Items on Eziba may have up to 5,000 on the virtual shelves, whereas products sold on Overstock have only a couple of hundred left.  Another difference is that there’s only a dozen or so items for sale on Eziba at any given time, while Overstock’s inventory spans 300,000 items (not including books and movies).

One of the big differences between Eziba and the competition is that it’s able to leverage Overstock’s infrastructure.

For instance, Eziba customers get the same customer service as Overstock and have the same flat-rate shipping of $2.99 an order.

So far, Byrne says the introduction of other sites has not affected the company’s business.

“It’s like swimming around in Lake Michigan and asking did you bump into each other. The world is so much bigger than anyone gets. It’s so enormous,” he said.

Overstock has been steadily growing over the years.

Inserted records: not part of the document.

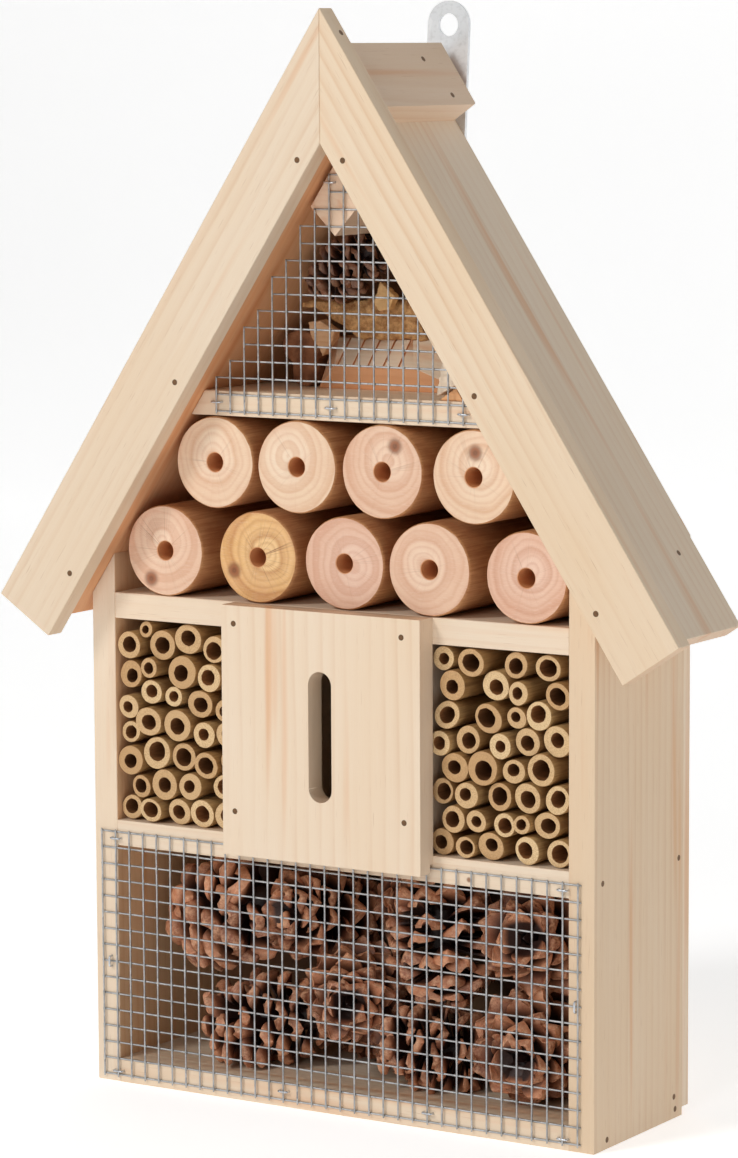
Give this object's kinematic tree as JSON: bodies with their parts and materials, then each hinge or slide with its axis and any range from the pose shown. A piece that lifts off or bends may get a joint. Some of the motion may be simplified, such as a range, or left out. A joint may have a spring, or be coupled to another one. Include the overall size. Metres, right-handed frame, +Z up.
{
  "type": "insect hotel",
  "caption": "House-shaped wooden insect hotel with a pitched roof, drilled logs, hollow stems, a slotted butterfly panel, pine cones behind wire mesh and a hanger plate.",
  "frame": {"origin": "middle of the body's underside, half way between its front plane and its back face", "axes": "+Z up, -Y out of the front (the side with the mesh and the slotted panel), +X to the right seen from the front"},
  "size_m": [0.2932, 0.0926, 0.413],
  "materials": {
    "pine": "planed, unfinished",
    "back_board": "thin board, unfinished",
    "log_wood": "peeled log, sawn ends",
    "bark": "rough bark",
    "bamboo": "dry stem, sawn ends",
    "pine_cone": "dry open scales",
    "galvanised_wire": "galvanised",
    "nail_steel": "dull",
    "galvanised_plate": "galvanised sheet"
  },
  "bodies": {
    "root": {"left_side_wall": "pine", "right_side_wall": "pine", "bottom_board": "pine", "lower_shelf": "pine", "middle_shelf": "pine", "upper_shelf": "pine", "left_divider": "pine", "right_divider": "pine", "left_roof_panel": "pine", "right_roof_panel": "pine", "left_bargeboard": "pine", "right_bargeboard": "pine", "left_ridge_board": "pine", "right_ridge_board": "pine", "butterfly_panel": "pine", "ridge_block": "pine", "sawn_block": "pine", "wood_chunk": "pine", "splinter": "pine", "pale_offcut": "pine", "small_offcut": "pine", "back_panel": "back_board", "top_log_1": "log_wood", "top_log_2": "log_wood", "top_log_3": "log_wood", "top_log_4": "log_wood", "bottom_log_1": "log_wood", "bottom_log_2": "log_wood", "bottom_log_3": "log_wood", "bottom_log_4": "log_wood", "bottom_log_5": "log_wood", "bark_piece": "bark", "branch_slice": "bark", "left_stems_1": "bamboo", "left_stems_2": "bamboo", "right_stems_1": "bamboo", "right_stems_2": "bamboo", "pine_cone_1": "pine_cone", "pine_cone_2": "pine_cone", "pine_cone_3": "pine_cone", "pine_cone_4": "pine_cone", "pine_cone_5": "pine_cone", "pine_cone_6": "pine_cone", "pine_cone_7": "pine_cone", "pine_cone_8": "pine_cone", "pine_cone_9": "pine_cone", "pine_cone_10": "pine_cone", "gable_cone": "pine_cone", "lower_mesh_uprights": "galvanised_wire", "lower_mesh_cross_wires": "galvanised_wire", "gable_mesh_uprights": "galvanised_wire", "gable_mesh_cross_wires": "galvanised_wire", "lower_mesh_staples": "galvanised_wire", "gable_mesh_staples": "galvanised_wire", "bargeboard_nails": "nail_steel", "roof_nails": "nail_steel", "side_wall_nails": "nail_steel", "panel_nails": "nail_steel", "hanger_plate": "galvanised_plate", "hanger_screws": "galvanised_plate"}
  },
  "joints": []
}
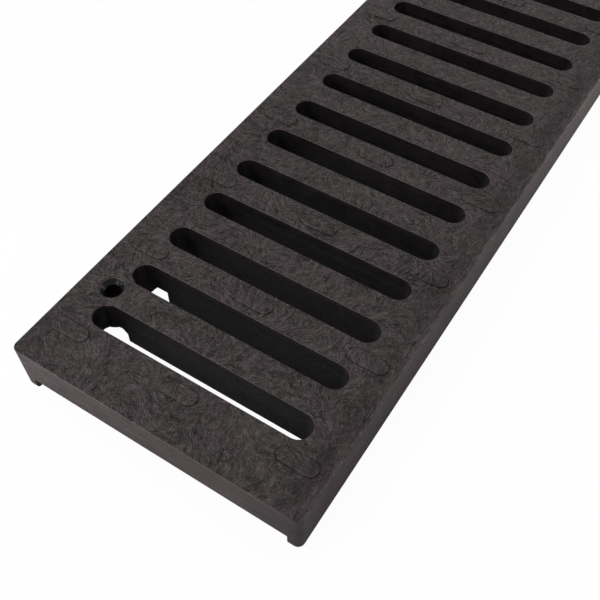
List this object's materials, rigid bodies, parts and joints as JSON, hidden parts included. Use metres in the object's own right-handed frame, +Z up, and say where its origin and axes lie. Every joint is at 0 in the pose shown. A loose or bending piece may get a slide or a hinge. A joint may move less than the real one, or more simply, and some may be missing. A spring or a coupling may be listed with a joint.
{
  "type": "trench drain grate",
  "caption": "Slotted drain grate for a trench channel, moulded in fibre-filled black plastic, with raised grip pads and countersunk screw holes in bosses.",
  "frame": {"origin": "on the ground under the middle of the grate, at the bottom of its two skirts", "axes": "+X across the grate, +Y along it from the end shown in the picture, +Z up through the walking face"},
  "size_m": [0.136, 0.5978, 0.0262],
  "materials": {
    "grate_plastic": "warm charcoal moulded plastic with fine swirling fibre and flow marks, dull sheen"
  },
  "bodies": {
    "root": {"grate": "grate_plastic"}
  },
  "joints": []
}
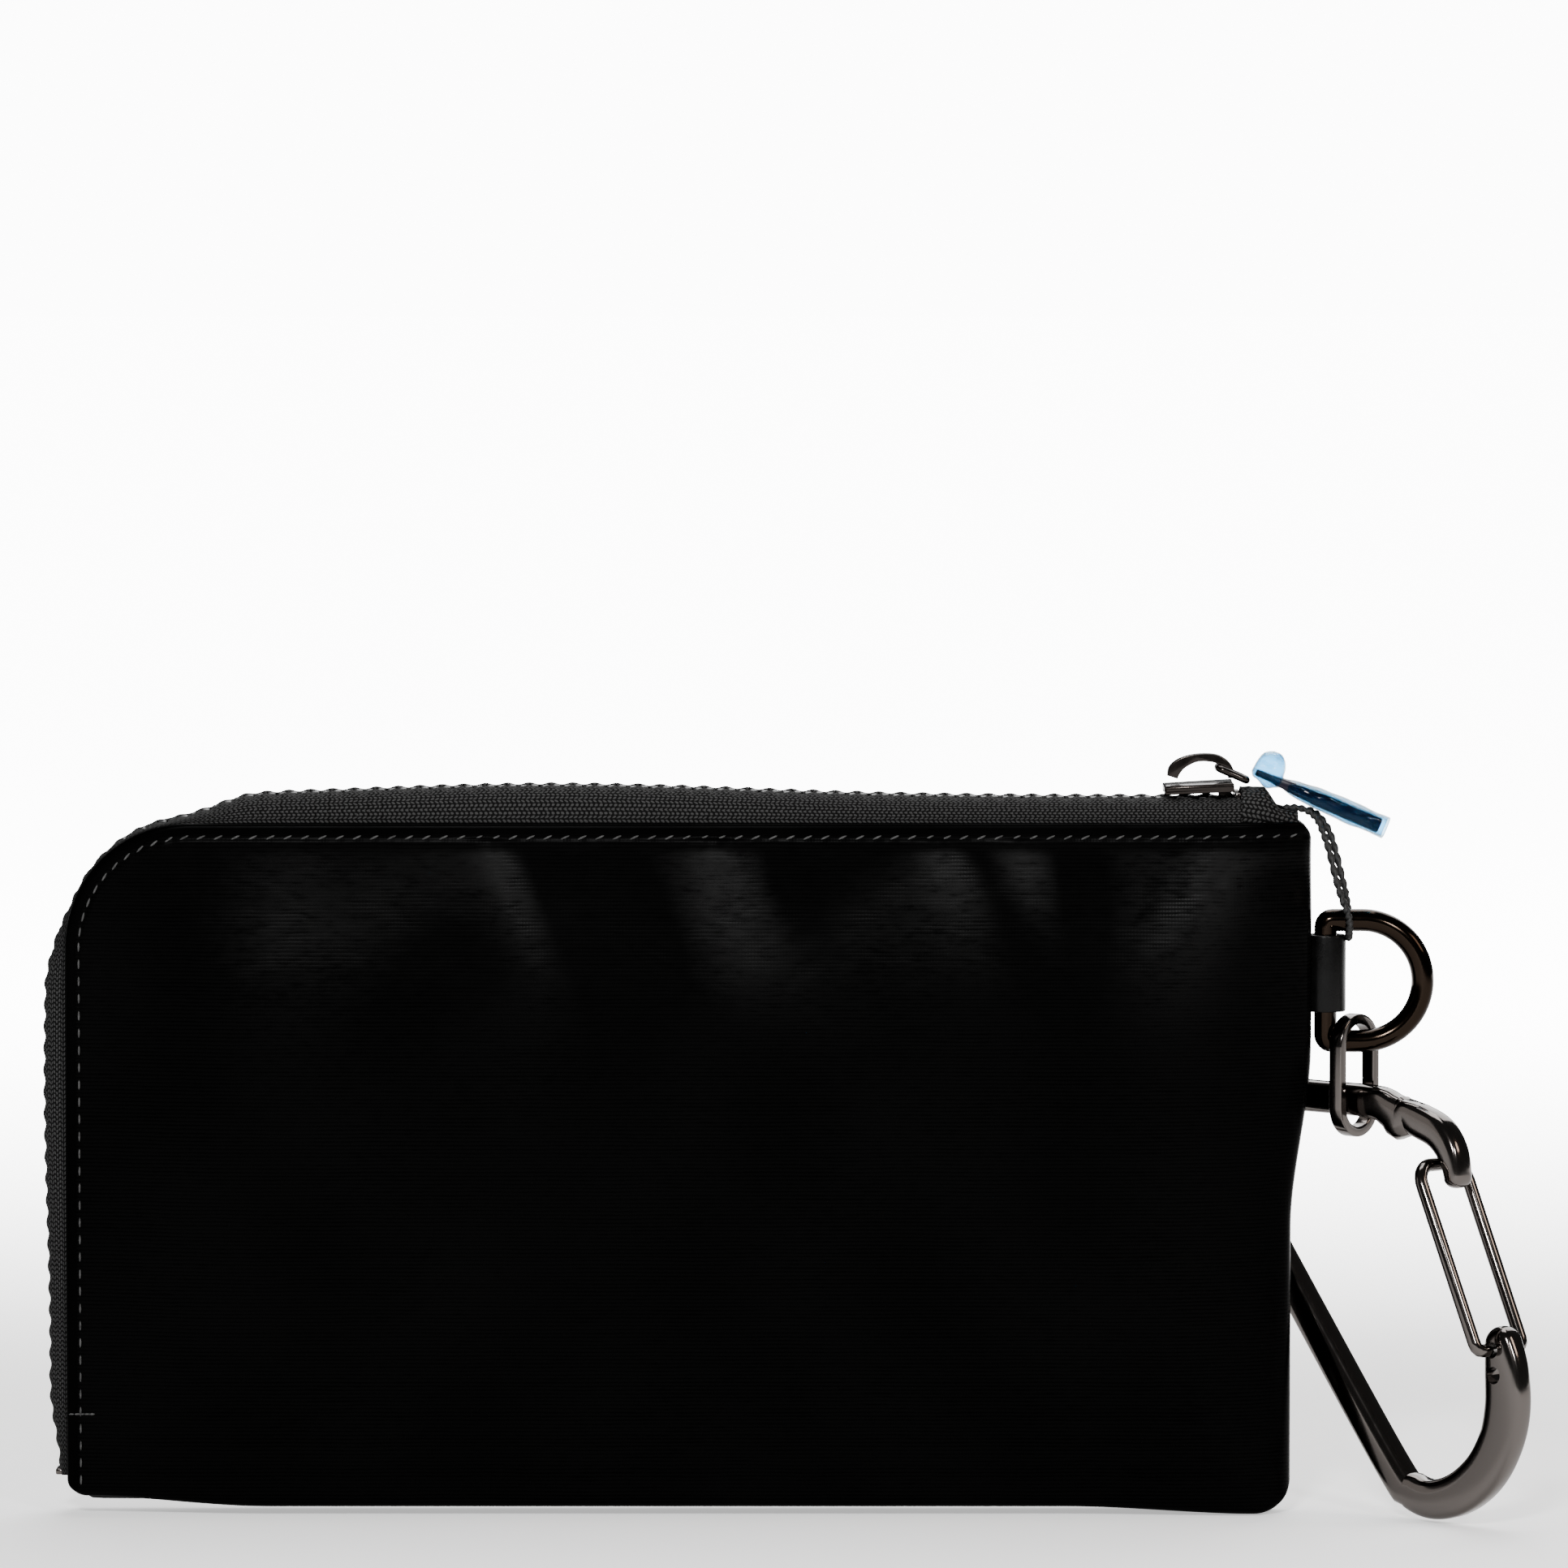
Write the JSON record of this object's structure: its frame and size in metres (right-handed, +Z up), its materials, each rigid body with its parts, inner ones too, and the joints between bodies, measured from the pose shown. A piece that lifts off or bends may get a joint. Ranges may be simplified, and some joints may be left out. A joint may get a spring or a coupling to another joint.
{
  "type": "zippered pouch",
  "caption": "Slim canvas pouch with an L-shaped zip round one corner, and a wire-gate carabiner hung from a D-ring at its side seam.",
  "frame": {"origin": "middle of the pouch's base face, which it stands on", "axes": "+X along the pouch from the zip's side run to the D-ring, -Y out of the plain rear panel, +Z up to the zip's top run"},
  "size_m": [0.2239, 0.0501, 0.1149],
  "materials": {
    "black_canvas": "coated canvas with a fine crosswise rib, satin where it bends",
    "lining_cloth": "plain matt lining",
    "zip_tape": "charcoal twill zip tape",
    "zip_teeth": "black moulded teeth",
    "black_nickel": "polished black nickel",
    "dark_bronze": "polished dark brown nickel",
    "smooth_leather": "smooth black strap",
    "charcoal_thread": "charcoal sewing thread",
    "cord_yarn": "thin twisted black cord",
    "blue_film": "clear pale blue protective film"
  },
  "bodies": {
    "pouch": {"rear_panel": "black_canvas", "front_panel": "black_canvas", "rear_lining": "lining_cloth", "front_lining": "lining_cloth", "rear_zip_tape": "zip_tape", "front_zip_tape": "zip_tape", "rear_teeth": "zip_teeth", "front_teeth": "zip_teeth", "rear_top_stop": "black_nickel", "front_top_stop": "black_nickel", "bottom_stop": "black_nickel", "zip_end_tab": "zip_tape", "rear_topstitch": "charcoal_thread", "front_topstitch": "charcoal_thread", "ring_tab": "smooth_leather", "tag_cord": "cord_yarn"},
    "slider": {"slider_body": "black_nickel", "slider_bridge": "black_nickel"},
    "puller": {"puller_eye": "black_nickel", "puller_bar": "black_nickel", "puller_film": "blue_film"},
    "ring": {"d_ring": "dark_bronze"},
    "link": {"oval_link": "black_nickel"},
    "carabiner": {"carabiner_body": "black_nickel"},
    "gate": {"carabiner_gate": "black_nickel"}
  },
  "joints": [
    {"name": "slider_slide", "type": "slide", "parent": "pouch", "child": "slider", "axis": [-1, 0, 0], "range_m": [0, 0.14], "deforming": ["rear_teeth", "front_teeth", "rear_zip_tape", "front_zip_tape"]},
    {"name": "puller_hinge", "type": "hinge", "parent": "slider", "child": "puller", "pos_m": [0.0829, 0, 0.1119], "axis": [0, -1, 0], "range_deg": [0, 47]},
    {"name": "ring_hinge", "type": "hinge", "parent": "pouch", "child": "ring", "pos_m": [0.0973, 0, 0.0805], "axis": [0, 0, 1], "range_deg": [-50, 3], "deforming": ["tag_cord"]},
    {"name": "link_hinge", "type": "hinge", "parent": "ring", "child": "link", "pos_m": [0.1017, 0, 0.07135], "axis": [1, 0, 0], "range_deg": [-3, 20]},
    {"name": "carabiner_hinge", "type": "hinge", "parent": "link", "child": "carabiner", "pos_m": [0.1017, 0, 0.05765], "axis": [0.7071, 0.7071, 0], "range_deg": [-18, 20]},
    {"name": "gate_hinge", "type": "hinge", "parent": "carabiner", "child": "gate", "pos_m": [0.12249, -0.02079, 0.0272], "axis": [-0.7071, -0.7071, 0], "range_deg": [0, 22], "stiffness_Nm_per_rad": 0.02, "springref_deg": -11.46}
  ]
}
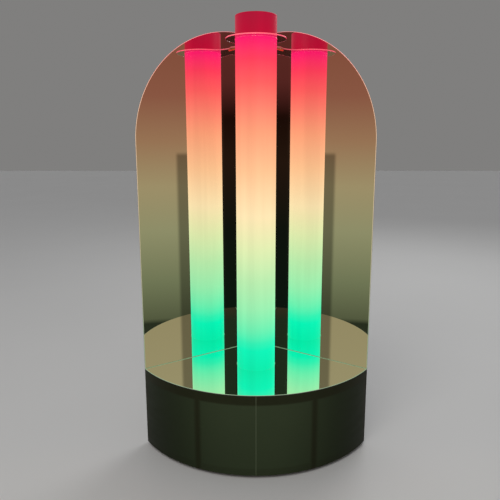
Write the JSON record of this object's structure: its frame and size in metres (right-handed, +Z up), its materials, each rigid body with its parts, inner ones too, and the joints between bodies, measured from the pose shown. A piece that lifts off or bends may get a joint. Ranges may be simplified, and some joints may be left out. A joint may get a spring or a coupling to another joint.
{
  "type": "led tube light sculpture",
  "caption": "Floor-standing light: a glowing opal tube on a round-fronted mirrored plinth, held by a clear collar before two arch-topped mirror wings set in a V.",
  "frame": {"origin": "on the floor, at the bottom centre of the bounding box", "axes": "+Z up along the tube; -Y towards the rounded front, +X to the viewer's right when facing the front; the lamp is symmetric about the plane X = 0 apart from the controls and the internal leads"},
  "size_m": [0.5858, 0.3676, 1.093],
  "materials": {
    "timber": "dark stained sheet timber",
    "silver_mirror": "silvered, polished edge",
    "smoked_skin": "smoked satin acrylic",
    "rubber": "matt",
    "black_board": "matt black laminated board",
    "steel": "plain",
    "aluminium": "satin",
    "brass": "satin, copper toned",
    "clear_acrylic": "clear, polished edge",
    "black_plastic": "fine texture",
    "white_plastic": "matt",
    "circuit_board": "white solder mask",
    "cable_sheath": "matt",
    "opal_glow": "opal acrylic, lit from inside",
    "opal_cap": "opal acrylic above the lights, dimly lit"
  },
  "bodies": {
    "lamp": {"bottom_board": "timber", "deck_board": "timber", "plinth_top_mirror": "silver_mirror", "front_skin_left": "smoked_skin", "front_skin_right": "smoked_skin", "frame_rib_left": "timber", "frame_rib_right": "timber", "corner_post_left": "timber", "corner_post_right": "timber", "rubber_foot_1": "rubber", "rubber_foot_2": "rubber", "rubber_foot_3": "rubber", "rubber_foot_4": "rubber", "wing_mirror_left": "silver_mirror", "wing_mirror_right": "silver_mirror", "rear_board_left": "black_board", "rear_board_right": "black_board", "angle_screw_left_1": "steel", "angle_screw_left_2": "steel", "angle_screw_left_3": "steel", "angle_screw_right_1": "steel", "angle_screw_right_2": "steel", "angle_screw_right_3": "steel", "corner_angle": "aluminium", "collar_peg_left": "brass", "collar_peg_right": "brass", "peg_nut_left": "brass", "peg_nut_right": "brass", "collar_plate": "clear_acrylic", "tube_socket": "black_plastic", "socket_screw_1": "steel", "socket_screw_2": "steel", "socket_screw_3": "steel", "contact_block": "brass", "control_plate": "aluminium", "plate_screw_1": "steel", "plate_screw_2": "steel", "plate_screw_3": "steel", "plate_screw_4": "steel", "switch_housing": "black_plastic", "power_jack": "black_plastic", "control_board": "circuit_board", "pixel_controller": "black_plastic", "supply_lead": "cable_sheath", "tube_feed_lead": "cable_sheath"},
    "light_tube": {"diffuser_tube": "opal_glow", "tube_top_cap": "opal_cap", "tube_base_plug": "white_plastic", "led_core": "aluminium", "led_strip_1": "circuit_board", "led_strip_2": "circuit_board", "led_strip_3": "circuit_board", "core_spacer_ring": "clear_acrylic", "light_stop_disc": "white_plastic"},
    "rocker": {"switch_rocker": "black_plastic"},
    "mode_push": {"mode_button": "white_plastic"},
    "dimmer": {"brightness_knob": "black_plastic"}
  },
  "joints": [
    {"name": "tube_lift", "type": "slide", "parent": "lamp", "child": "light_tube", "axis": [0, 0, 1], "range_m": [0, 0.93]},
    {"name": "power_rocker", "type": "hinge", "parent": "lamp", "child": "rocker", "pos_m": [0.11793, 0.10498, 0.112], "axis": [0, 0, 1], "range_deg": [0, 16]},
    {"name": "mode_press", "type": "slide", "parent": "lamp", "child": "mode_push", "axis": [-0.5592, -0.829, 0], "range_m": [0, 0.0015], "stiffness_N_per_m": 600, "springref_m": -0.0005},
    {"name": "brightness_turn", "type": "hinge", "parent": "lamp", "child": "dimmer", "pos_m": [0.1806, 0.06199, 0.112], "axis": [0.5592, 0.829, 0], "range_deg": [-135, 135]}
  ]
}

In 1999, the company recorded revenues of $1.8 million, and last year, revenues totaled $1.1 billion. Still, it’s a microcosm of the super-large e-commerce world. The company’s stock is trading at $14.31 a share for a market cap of $333.4 million. In contrast, Amazon’s is valued at around $75 billion, and eBay is worth $40 billion.

Generally, Byrne categorizes the company as a nice profitable company that has built a very solid foundation over the past few years.

He said the recent stability, compared to the start-up years, gives him the chance to experiment with new lines of business. “We are very agile. We can develop new things really quickly and snap them into the platform we’ve built.”

In addition to Eziba, the company also runs Worldstock, a site that helps artisans from around the world sell their crafts online. Byrne made the recent decision to give all of its profits to a charity that’s focused on helping build classrooms in developing countries around the world.

It’s also recently launched Main Street Revolution, which helps small business around the U.S. sell their goods online, ranging from children’s clothing to specialty home-made cookies.

The company’s latest endeavor includes experimenting with a significant rebranding of the Web site.

In January, it introduced the domain name O.CO, which is a shortcut to its regular Web site. During an initial introductory period, customers who shop at O.CO will receive free shipping.

Byrne said the reason behind the name is to have a more recognizable brand across the 90 countries it operates in. While the domain name will change permanently internationally, the company is only experimenting with the name domestically.